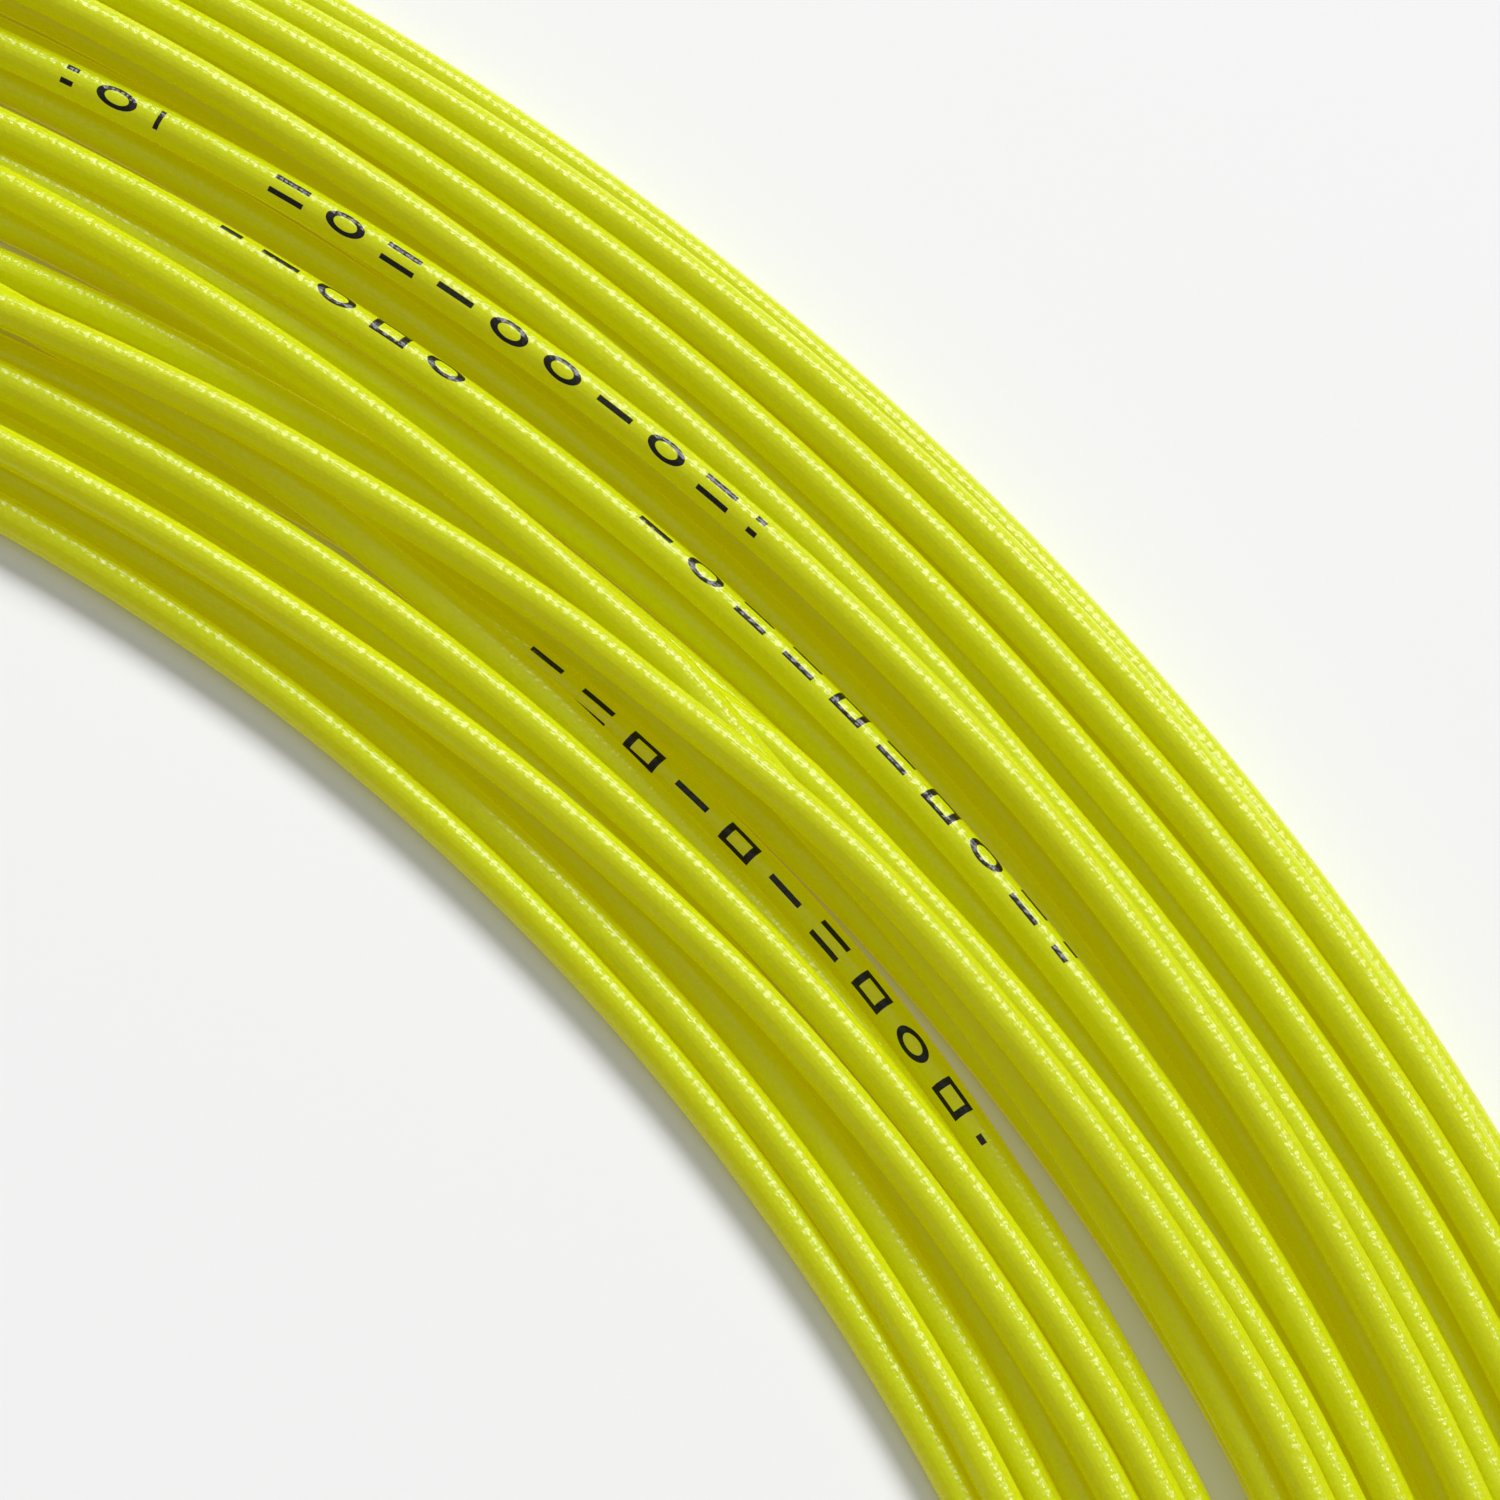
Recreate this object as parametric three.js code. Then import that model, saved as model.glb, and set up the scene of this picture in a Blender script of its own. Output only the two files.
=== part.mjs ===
// A coil of racket string as it comes out of its packet: one length of thin coated string wound into
// a loose flat ring, with no spool or core. The turns lie in two lays with a narrow gap between them.
// The string's own two ends are wound round the bundle on opposite sides, where they draw it together,
// and each ends in a short free tail that lies on the table.
// Millimetres, +Z up. The origin is the centre of the ring, on the face that it rests on.
import * as THREE from "three";

// The string and how it is wound.
const STRING_D = 0.63; // gauge of the string
const RING_INNER_R = 44.8; // inside of the innermost turn, away from the bindings
const RING_OUTER_R = 56.1; // outside of the outermost turn, away from the bindings
const INNER_LAY_WIDTH = 3.9; // radial width of the inner lay
const LAY_GAP = 0.5; // gap between the two lays
const BUNDLE_HEIGHT = 1.85; // about three layers of string

// Where the ends bind the bundle, it is drawn into a small round bunch.
const BINDING_BEARINGS = [132, 312]; // degrees anticlockwise from +X
const BUNCH_WIDTH = 4.7; // radial width of the bunch inside a binding
const BUNCH_HEIGHT = 3.5;
const BUNCH_ARC = 3; // degrees each side of a binding that stay fully drawn in
const SPREAD_ARC = 46; // degrees each side of a binding over which the turns fan out again
const WRAP_COUNT = 3; // turns of the end round the bundle
const WRAP_PITCH = 0.68; // spacing of those turns along the bundle
const CLEARANCE = 0.3; // gap between touching solids

// Free tail of each end.
const TAIL_SIDES = 8;
const TAIL_STEPS = 18;
const TABLE_CLEARANCE = 0.02; // height of a tail above the table
// Points of the tail's route: how far along it is, and how far it stands off the outermost turn.
const TAIL_ROUTE = [
  [1.2, 0.7],
  [3.4, 1.1],
  [6.6, 1.1],
  [10.5, 1.1],
  [15.5, 1.2],
  [20.5, 1.2],
  [25.5, 1.1],
  [30, 0.9],
];

// Fineness of the ring.
const RING_STEPS = 160;
const CORNER_STEPS = 4;

const ringMidR = (RING_INNER_R + RING_OUTER_R) / 2;
const ringWidth = RING_OUTER_R - RING_INNER_R;
const laySplitR = RING_INNER_R + INNER_LAY_WIDTH + LAY_GAP / 2;
const wrapsLength = (WRAP_COUNT - 1) * WRAP_PITCH + STRING_D;
const bunchLift = STRING_D + CLEARANCE; // the wraps pass under the bunch
const radians = THREE.MathUtils.degToRad;

const stringMaterial = () =>
  new THREE.MeshStandardMaterial({ color: 0xc3ce1e, roughness: 0.35, metalness: 0 });

// How far the bundle is drawn in at a bearing: 1 inside a binding, 0 where the turns lie free.
function drawnIn(bearing) {
  let most = 0;
  for (const binding of BINDING_BEARINGS) {
    const away = Math.abs(THREE.MathUtils.euclideanModulo(bearing - binding + 180, 360) - 180);
    most = Math.max(most, 1 - THREE.MathUtils.smootherstep(away, BUNCH_ARC, SPREAD_ARC));
  }
  return most;
}

// Radius at a bearing of what lies at a given free radius, and the bottom and height of the bundle.
function radiusAt(freeRadius, bearing) {
  const narrowing = THREE.MathUtils.lerp(1, BUNCH_WIDTH / ringWidth, drawnIn(bearing));
  return ringMidR + (freeRadius - ringMidR) * narrowing;
}

const bottomAt = (bearing) => bunchLift * drawnIn(bearing);
const heightAt = (bearing) => THREE.MathUtils.lerp(BUNDLE_HEIGHT, BUNCH_HEIGHT, drawnIn(bearing));

// Unit section of a lay: a square with rounded corners, nearly sharp below and well rounded on top.
function laySection() {
  const foot = 0.12;
  const shoulder = 0.34;
  const corners = [
    { x: 1 - foot, y: foot, r: foot, from: -90 },
    { x: 1 - shoulder, y: 1 - shoulder, r: shoulder, from: 0 },
    { x: shoulder, y: 1 - shoulder, r: shoulder, from: 90 },
    { x: foot, y: foot, r: foot, from: 180 },
  ];
  const points = [];
  for (const corner of corners) {
    for (let step = 0; step <= CORNER_STEPS; step++) {
      const turn = radians(corner.from + (90 * step) / CORNER_STEPS);
      const x = corner.x + corner.r * Math.cos(turn);
      points.push(new THREE.Vector2(x, corner.y + corner.r * Math.sin(turn)));
    }
  }
  points.push(points[0].clone());
  return points;
}

// One lay of turns: a lathed ring of the unit section, carried out to the lay's width and height
// at each bearing. The two radii are where the lay lies free, and the two gaps keep the lays apart.
function layOfTurns(name, innerR, outerR, innerGap, outerGap) {
  const carrier = 10; // radius at which the unit section is lathed
  const section = laySection().map((p) => new THREE.Vector2(carrier + p.x, p.y));
  const geometry = new THREE.LatheGeometry(section, RING_STEPS);
  geometry.rotateX(Math.PI / 2);
  const place = geometry.getAttribute("position");
  for (let i = 0; i < place.count; i++) {
    const across = Math.hypot(place.getX(i), place.getY(i)) - carrier;
    const angle = Math.atan2(place.getY(i), place.getX(i));
    const bearing = THREE.MathUtils.radToDeg(angle);
    const nearR = radiusAt(innerR, bearing) + innerGap;
    const farR = radiusAt(outerR, bearing) - outerGap;
    const r = THREE.MathUtils.lerp(nearR, farR, across);
    const z = bottomAt(bearing) + place.getZ(i) * heightAt(bearing);
    place.setXYZ(i, r * Math.cos(angle), r * Math.sin(angle), z);
  }
  geometry.deleteAttribute("uv");
  geometry.computeVertexNormals();
  const lay = new THREE.Mesh(geometry, stringMaterial());
  lay.name = name;
  return lay;
}

// Outline of a rounded rectangle that stands on y = bottom, centred on x = 0.
function roundedBox(Path, width, bottom, height, radius) {
  const half = width / 2;
  const top = bottom + height;
  const path = new Path();
  path.moveTo(-half + radius, bottom);
  path.lineTo(half - radius, bottom);
  path.absarc(half - radius, bottom + radius, radius, -Math.PI / 2, 0, false);
  path.absarc(half - radius, top - radius, radius, 0, Math.PI / 2, false);
  path.absarc(-half + radius, top - radius, radius, Math.PI / 2, Math.PI, false);
  path.absarc(-half + radius, bottom + radius, radius, Math.PI, 1.5 * Math.PI, false);
  return path;
}

// The wraps of one end: a sleeve of their outer shape, one string thick, open where the bunch passes.
function bindingWraps(name) {
  const holeWidth = BUNCH_WIDTH + 2 * CLEARANCE;
  const holeHeight = BUNCH_HEIGHT + 2 * CLEARANCE;
  const holeCorner = 0.8;
  const outline = roundedBox(
    THREE.Shape,
    holeWidth + 2 * STRING_D,
    0,
    holeHeight + 2 * STRING_D,
    holeCorner + STRING_D,
  );
  outline.holes.push(roundedBox(THREE.Path, holeWidth, STRING_D, holeHeight, holeCorner));
  const geometry = new THREE.ExtrudeGeometry(outline, {
    depth: wrapsLength,
    bevelEnabled: false,
    curveSegments: 5,
  });
  geometry.translate(0, 0, -wrapsLength / 2);
  geometry.rotateX(Math.PI / 2);
  const wraps = new THREE.Mesh(geometry, stringMaterial());
  wraps.name = name;
  wraps.position.x = ringMidR;
  return wraps;
}

// The free tail of one end, in its binding's own frame: it leaves the wraps at the foot of their
// outer side, stays on the table and runs round outside the turns as they fan out.
function freeTail(name, binding) {
  const leaveAt = wrapsLength / 2 + CLEARANCE;
  const z = STRING_D / 2 + TABLE_CLEARANCE;
  const route = [
    new THREE.Vector3(ringMidR + BUNCH_WIDTH / 2 + CLEARANCE + STRING_D / 2, leaveAt, z),
  ];
  for (const [along, standOff] of TAIL_ROUTE) {
    const arc = (leaveAt + along) / ringMidR;
    const bearing = binding + THREE.MathUtils.radToDeg(arc);
    const r = radiusAt(RING_OUTER_R, bearing) + standOff + STRING_D / 2;
    route.push(new THREE.Vector3(r * Math.cos(arc), r * Math.sin(arc), z));
  }
  const line = new THREE.CatmullRomCurve3(route);
  const section = new THREE.Shape();
  for (let side = 0; side < TAIL_SIDES; side++) {
    const turn = (2 * Math.PI * (side + 0.5)) / TAIL_SIDES;
    const x = (STRING_D / 2) * Math.cos(turn);
    const y = (STRING_D / 2) * Math.sin(turn);
    if (side === 0) section.moveTo(x, y);
    else section.lineTo(x, y);
  }
  section.closePath();
  const geometry = new THREE.ExtrudeGeometry(section, {
    steps: TAIL_STEPS,
    extrudePath: line,
  });
  const tail = new THREE.Mesh(geometry, stringMaterial());
  tail.name = name;
  return tail;
}

const coil = new THREE.Group();
coil.add(layOfTurns("inner_turns", RING_INNER_R, laySplitR, 0, LAY_GAP / 2));
coil.add(layOfTurns("outer_turns", laySplitR, RING_OUTER_R, LAY_GAP / 2, 0));

["start_end", "finish_end"].forEach((end, i) => {
  const binding = new THREE.Group();
  binding.add(bindingWraps(`${end}_wraps`));
  binding.add(freeTail(`${end}_tail`, BINDING_BEARINGS[i]));
  binding.rotation.z = radians(BINDING_BEARINGS[i]);
  coil.add(binding);
});

export default coil;
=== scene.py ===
from math import cos, pi, radians, sin

import bpy
import numpy as np
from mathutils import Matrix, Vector


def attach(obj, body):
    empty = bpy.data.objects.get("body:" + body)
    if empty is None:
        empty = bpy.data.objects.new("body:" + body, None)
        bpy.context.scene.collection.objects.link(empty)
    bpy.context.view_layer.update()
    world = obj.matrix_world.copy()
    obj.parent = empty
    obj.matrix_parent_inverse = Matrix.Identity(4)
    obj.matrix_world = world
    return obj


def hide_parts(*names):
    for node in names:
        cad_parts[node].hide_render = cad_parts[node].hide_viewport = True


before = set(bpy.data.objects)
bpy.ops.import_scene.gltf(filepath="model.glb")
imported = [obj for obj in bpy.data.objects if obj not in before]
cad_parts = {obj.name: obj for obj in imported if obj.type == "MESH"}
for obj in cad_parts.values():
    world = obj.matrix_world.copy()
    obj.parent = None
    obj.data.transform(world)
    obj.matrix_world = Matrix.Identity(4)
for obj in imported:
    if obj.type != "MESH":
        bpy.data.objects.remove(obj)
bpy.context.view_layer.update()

MM = 0.001

# ------------------------------------------------------------------------------------------------
# Camera
# A long lens close over one quarter of the ring, looking well down on it, so that the bundle of
# turns crosses the whole picture from the upper left to the lower right.
aim = Vector((37.1, 33.6, 0.9)) * MM
camera_height_angle = radians(65)
camera_distance = 0.22
seen_width = 0.02492
camera_data = bpy.data.cameras.new("bench_camera")
camera_data.sensor_width = 36
camera_data.lens = 36 * camera_distance / seen_width
camera_data.clip_start = 0.01
camera_data.clip_end = 20
camera = bpy.data.objects.new("bench_camera", camera_data)
bpy.context.scene.collection.objects.link(camera)
back = Vector((0, -cos(camera_height_angle), sin(camera_height_angle)))
camera.location = aim + back * camera_distance
camera.rotation_mode = "QUATERNION"
camera.rotation_quaternion = (-back).to_track_quat("-Z", "Y")
bpy.context.scene.camera = camera

# ------------------------------------------------------------------------------------------------
# Free tails
# The last thirty-four millimetres of each end of the string: a filament core under a fine braided
# sleeve, dip-coated yellow-green. Each leaves its wraps from under the bundle, lies on the table
# and runs round just outside the turns. The end is a plain straight cut.

# Driving sizes, in millimetres and degrees, the same as those of the solids.
STRING_D = 0.63
RING_INNER_R = 44.8
RING_OUTER_R = 56.1
RING_MID_R = (RING_INNER_R + RING_OUTER_R) / 2
BUNCH_WIDTH = 4.7
BUNCH_HEIGHT = 3.5
BUNCH_ARC = 3
SPREAD_ARC = 46
START_BEARING = 132
FINISH_BEARING = 312
WRAP_PITCH = 0.68
WRAPS = 3
# Each tail's way: how far along from its wraps, and how far it stands off the turns.
TAIL_ROUTE = [
    (1.2, 0.7),
    (3.4, 1.1),
    (6.6, 1.1),
    (10.5, 1.1),
    (15.5, 1.2),
    (20.5, 1.2),
    (25.5, 1.1),
    (30, 0.9),
]


def ease(t):
    """A smooth step from 0 to 1."""
    t = np.clip(t, 0, 1)
    return t * t * t * (t * (6 * t - 15) + 10)


def drawn_in(bearing):
    """1 where the turns are bunched at a binding, 0 where they lie spread out."""
    away = np.abs((np.asarray(bearing) - START_BEARING + 90) % 180 - 90)
    return 1 - ease((away - BUNCH_ARC) / (SPREAD_ARC - BUNCH_ARC))


def through(points, per_span=8):
    """A smooth line through given points."""
    p = np.array(points, float)
    p = np.vstack([2 * p[0] - p[1], p, 2 * p[-1] - p[-2]])
    line = []
    for a, b, c, d in zip(p[:-3], p[1:-2], p[2:-1], p[3:]):
        for t in np.arange(per_span) / per_span:
            bend = 2 * a - 5 * b + 4 * c - d
            line.append(b + 0.5 * t * (c - a + t * (bend + t * (3 * (b - c) + d - a))))
    line.append(p[-2])
    return np.array(line)


def link(node_tree, *ends):
    """Links sockets in pairs: from, to, from, to."""
    for a, b in zip(ends[::2], ends[1::2]):
        node_tree.links.new(a, b)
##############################
The exercise: Please print exactly, and only, the lines from the line with "const coil = new THREE.Group();" to the line with "cad_parts[node].hide_render = cad_parts[node].hide_viewport", both included.

Solution below:
const coil = new THREE.Group();
coil.add(layOfTurns("inner_turns", RING_INNER_R, laySplitR, 0, LAY_GAP / 2));
coil.add(layOfTurns("outer_turns", laySplitR, RING_OUTER_R, LAY_GAP / 2, 0));

["start_end", "finish_end"].forEach((end, i) => {
  const binding = new THREE.Group();
  binding.add(bindingWraps(`${end}_wraps`));
  binding.add(freeTail(`${end}_tail`, BINDING_BEARINGS[i]));
  binding.rotation.z = radians(BINDING_BEARINGS[i]);
  coil.add(binding);
});

export default coil;
=== scene.py ===
from math import cos, pi, radians, sin

import bpy
import numpy as np
from mathutils import Matrix, Vector


def attach(obj, body):
    empty = bpy.data.objects.get("body:" + body)
    if empty is None:
        empty = bpy.data.objects.new("body:" + body, None)
        bpy.context.scene.collection.objects.link(empty)
    bpy.context.view_layer.update()
    world = obj.matrix_world.copy()
    obj.parent = empty
    obj.matrix_parent_inverse = Matrix.Identity(4)
    obj.matrix_world = world
    return obj


def hide_parts(*names):
    for node in names:
        cad_parts[node].hide_render = cad_parts[node].hide_viewport = True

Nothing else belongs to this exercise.